Does the phrase "Pro-Democracy" turn the American public into suckers?

When one listens to the talking heads on TV or on the Internet, one constantly hears that certain groups or factions are "pro-democracy".  In my last Post, I went into the question of why we all assumed that "Democracy" was a desirable thing. (I think it generally is, but I don't like unexamined assumptions).  Anyway, it occurs to me that perhaps our first question to anyone claiming that they or someone else is "pro-democracy" should be: exactly what do you mean by "democracy"?  It appears to me that, as 21st century Americans, we view "democracy" as meaning a lot more than either the foreigners using the term or Americans in earlier days would have meant.  Indeed, it's not clear that all of us Americans of today have the same definition.
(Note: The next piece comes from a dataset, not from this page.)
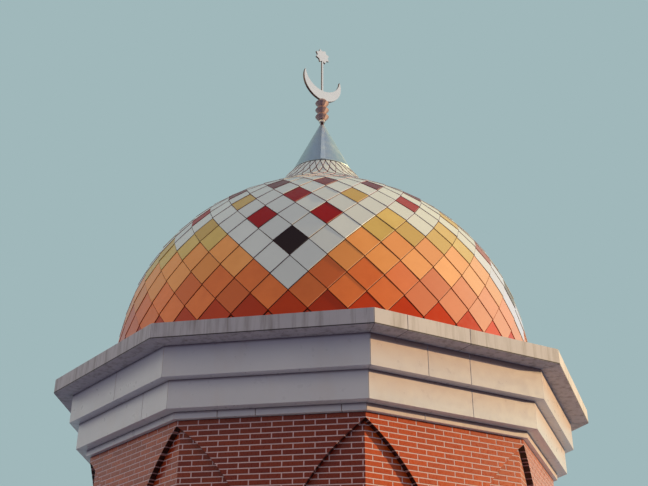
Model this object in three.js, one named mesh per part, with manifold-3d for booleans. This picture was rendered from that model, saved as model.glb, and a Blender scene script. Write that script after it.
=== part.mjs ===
// Tiled dome on a nine-sided brick drum with a stepped cornice.
// Millimetres, +Z up, one face of the drum towards -Y.
// The origin is the middle of the box round the object, on its base plane,
// a little in front of the dome's axis.
import * as THREE from 'three';
import { mergeVertices } from 'three/addons/utils/BufferGeometryUtils.js';
import Module from 'manifold-3d';

const wasm = await Module();
wasm.setup();

// Plan: a regular polygon, stated by the radius out to its corners
const SIDES = 9;
const STEP = (2 * Math.PI) / SIDES;
const FLAT = Math.cos(STEP / 2);
const FRONT = -Math.PI / 2;
const GAP = 0.3;

const R_WALL = 3151;
const R_PANEL = 3231;
const R_BED = 3293;
const R_FRIEZE_LOW = 3436;
const R_FRIEZE_UP = 3566;
const R_SLAB = 3822;
const WALL_THICK = 240;
const IN_FLAT = R_WALL * FLAT - WALL_THICK;
const AXIS_Y = -(R_SLAB - (GAP / 2) * Math.tan(STEP / 2) - R_SLAB * FLAT) / 2;

// Heights above the base of the drum
const COURSE = 65;
const Z_BRICK = 23 * COURSE;
const ARCH_R = 2650;
const ARCH_STEPS = 20;
const Z_BED = 1580;
const Z_FRIEZE_LOW = 1923;
const Z_FRIEZE_UP = 2307;
const Z_SLAB = 2503;

// Dome, neck and cone
const GORES = 8;
const GORE_FACETS = 9;
const DOME_THICK = 150;
const DOME_KEYS = [
  [3059, 2503.3], [3040, 3070], [2920, 3800], [2700, 4370], [2370, 4865],
  [1945, 5295], [1280, 5750], [855, 6060], [676, 6262],
];
const DOME_STEPS = 20;
const NECK_OUT = [[676, 6262.3], [601, 6375], [508, 6492]];
const NECK_THICK = 110;
const CONE_BASE_R = 513;
const CONE_TOP_R = 46;
const CONE_TOP_Z = 7485;
const CONE_SHEET = 8;

// Finial
const BALL_R = 30;
const COLLAR_R = 52;
const COLLAR_H = 54;
const BEAD_R = 119;
const BEAD_WAIST_R = 62;
const BEAD_H = 140.7;
const BEAD_FACETS = 12;
const CRESCENT_R = 395;
const CRESCENT_IN_R = 373;
const CRESCENT_LIFT = 173;
const CRESCENT_THICK = 45;
const CRESCENT_FOOT = 6;
const FINIAL_TURN = 0.833;
const STAR_TOP_Z = 9112;
const STAR_R = 150;
const STAR_THICK = 30;
const STEM_W = 28;

const group = new THREE.Group();

const PAINT = {
  brick: { color: 0xb5532f, roughness: 0.45, metalness: 0 },
  render: { color: 0xd8cdbb, roughness: 0.8, metalness: 0 },
  slab: { color: 0x9a9488, roughness: 0.85, metalness: 0 },
  tile: { color: 0xd9dbd6, roughness: 0.2, metalness: 0 },
  neckTile: { color: 0xdcd8d0, roughness: 0.25, metalness: 0 },
  coneMetal: { color: 0x8d939b, roughness: 0.35, metalness: 0.9 },
  ball: { color: 0x5a2320, roughness: 0.4, metalness: 0.6 },
  copper: { color: 0x9a6a55, roughness: 0.35, metalness: 0.9 },
  gilt: { color: 0xd9cdb8, roughness: 0.3, metalness: 0.9 },
};

function add(name, geometry, paint, turn = 0, z = 0) {
  const mesh = new THREE.Mesh(geometry, new THREE.MeshStandardMaterial(PAINT[paint]));
  mesh.name = name;
  mesh.rotation.z = turn;
  mesh.position.set(0, AXIS_Y, z);
  group.add(mesh);
  return mesh;
}

function toManifold(geometry) {
  const g = geometry.clone();
  g.deleteAttribute('normal');
  g.deleteAttribute('uv');
  const welded = mergeVertices(g, 1e-4);
  const triVerts = new Uint32Array(welded.index.array);
  const vertProperties = new Float32Array(welded.attributes.position.array);
  return new wasm.Manifold(new wasm.Mesh({ numProp: 3, vertProperties, triVerts }));
}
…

There do seem to be some common elements which most people would seem to agree should be included when discussing the elements of a democratic system of government:

1.  The majority has the right to decide what the government should do, either by a direct vote, or (much more often) by electing representatives who will themselves vote, with the majority (or super-majority) vote of those representatives being controlling.

2.  This right to decide will be determined by a peaceful vote rather than by guns

3.  A large group of "citizens" will have the right to vote (we'll get to some real differences about this later)

4.  The voters will have a meaningful choice between actions and/or candidates.  In practice, this means that there will be, every so often, some turnover of both individual representatives and (probably but not necessarily) of the "party" in power. (I would argue that many modern democracies have had long periods of one party dominance, ie. Mexico and Japan, but that there were still "meaningful" and fair elections in those countries).

5.  There must be general elections at reasonably frequent intervals.

6.  There must be some real control of the government by the elected officials (rather than by an Army)

7.  There should be some limitation on how long a head of the Government should serve.  This is often not formal, and I guess I'm thinking of it more in the negative;  if any one person is the head of a government for more than 20 years, I think it's a sign that it may not be a democracy any more.

8.  The "people" have the right to at least be publicly critical of their Government without penalty. (To what extent one can take to the streets or strike may be up for debate, but I should at least be able to run a newspaper that says terrible things about the Government in power.) This seems to be the first one to go when a democratically elected government turns into something very different;  Venezuela is one example;  Russia another.  Turkey is showing some signs of becoming yet another.

Now, let's look at some things which modern Americans may think of as being essential to "democracy" but which certainly are not  (or have not been)

1.  Universal suffrage.  Certainly not originally the case in the US.  Women?  Slaves?  Property requirements to vote?  Literacy tests? Voting age (used to generally be 21-now generally 18)?  Convicted Felons (not in some states today)?   (My recollection is that, in Starship Troopers, Robert A. Heinlein created a society in which only Veterans could vote.  A form of Democracy?  I believe so.)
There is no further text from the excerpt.